In discussing the company’s first-quarter earnings last week (May 7), CEO Pete Ungaro characterized 2019 as a transition year. “We do not plan to begin shipping Shasta systems until the end of the year; however, with growing momentum and continued execution, we are well positioned to expand on our market leadership position and deliver strong long-term growth.”
In a briefing with financial analysts this morning, HPE President and CEO Antonio Neri said Cray’s and HPE's product portfolio complement each other, and that HPE foresees Cray products having broader appeal among HPC market sectors.
“What Cray brings to us is what I call the foundational technologies, the next generation of interconnect and software tool chains, which are really critical to managing data-intensive workloads, which are exploding,” said Neri. “They (Cray) are on the 8th gen of this [networking] technology, which is very modular. The reality is it can be applied to the high performance computing aspects of the market, and because it's modular we can take it down to those workloads below the supercomputing (level) that may need these types of characteristics: low latency, high performance and that are Ethernet-based. So this next gen of technology is Ethernet based, which is where the work is going.”
HPE said that as part of the transaction, the company expects to incur one-time integration costs that will be absorbed within HPE’s FY20 free cash flow outlook of $1.9 billion to $2.1 billion that remains unchanged. The transaction is expected to close by the first quarter of HPE’s fiscal year 2020, subject to regulatory approvals and other customary closing conditions.
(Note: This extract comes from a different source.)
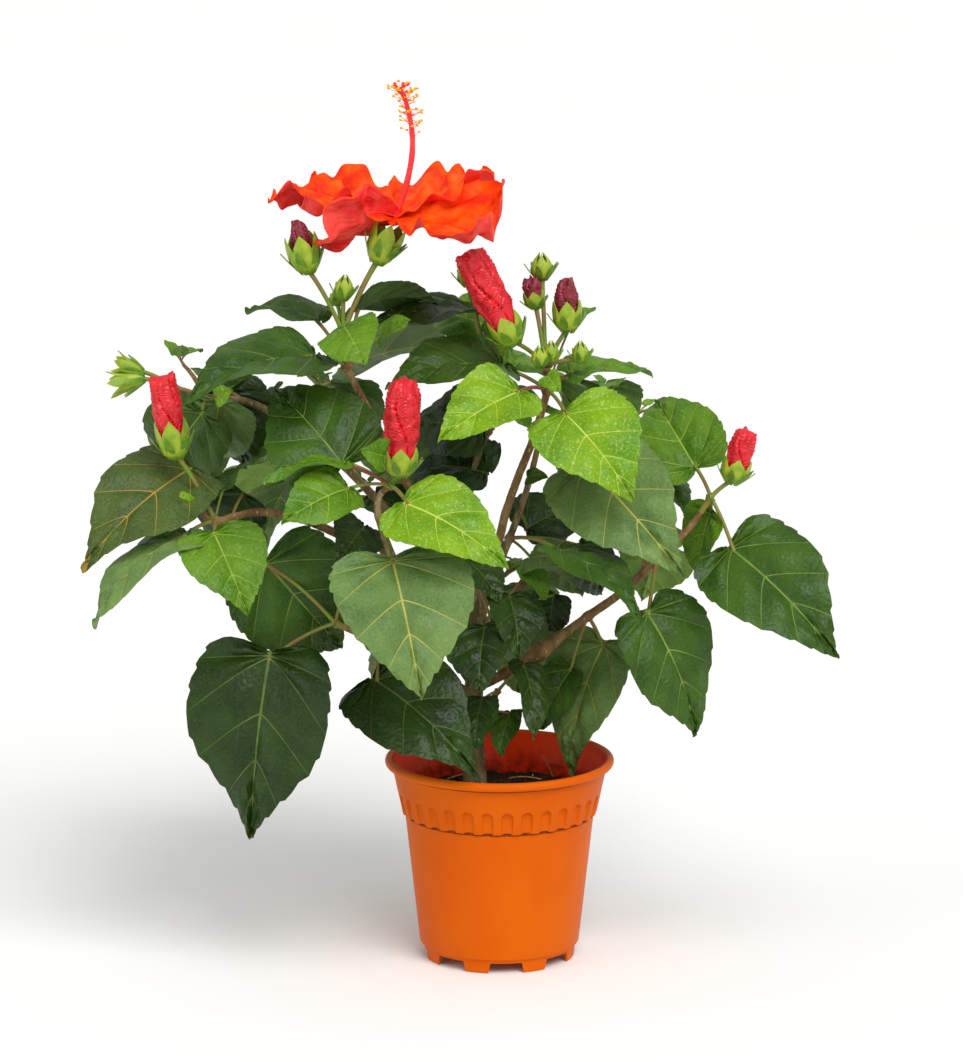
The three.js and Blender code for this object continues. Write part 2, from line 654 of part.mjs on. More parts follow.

Ungaro said the acquisition “brings together Cray’s leading-edge technology and HPE’s wide reach and deep product portfolio, providing customers of all sizes with integrated solutions and unique supercomputing technology to address the full spectrum of their data-intensive needs. HPE and Cray share a commitment to customer-centric innovation and a vision to create the global leader for the future of high performance computing and AI.”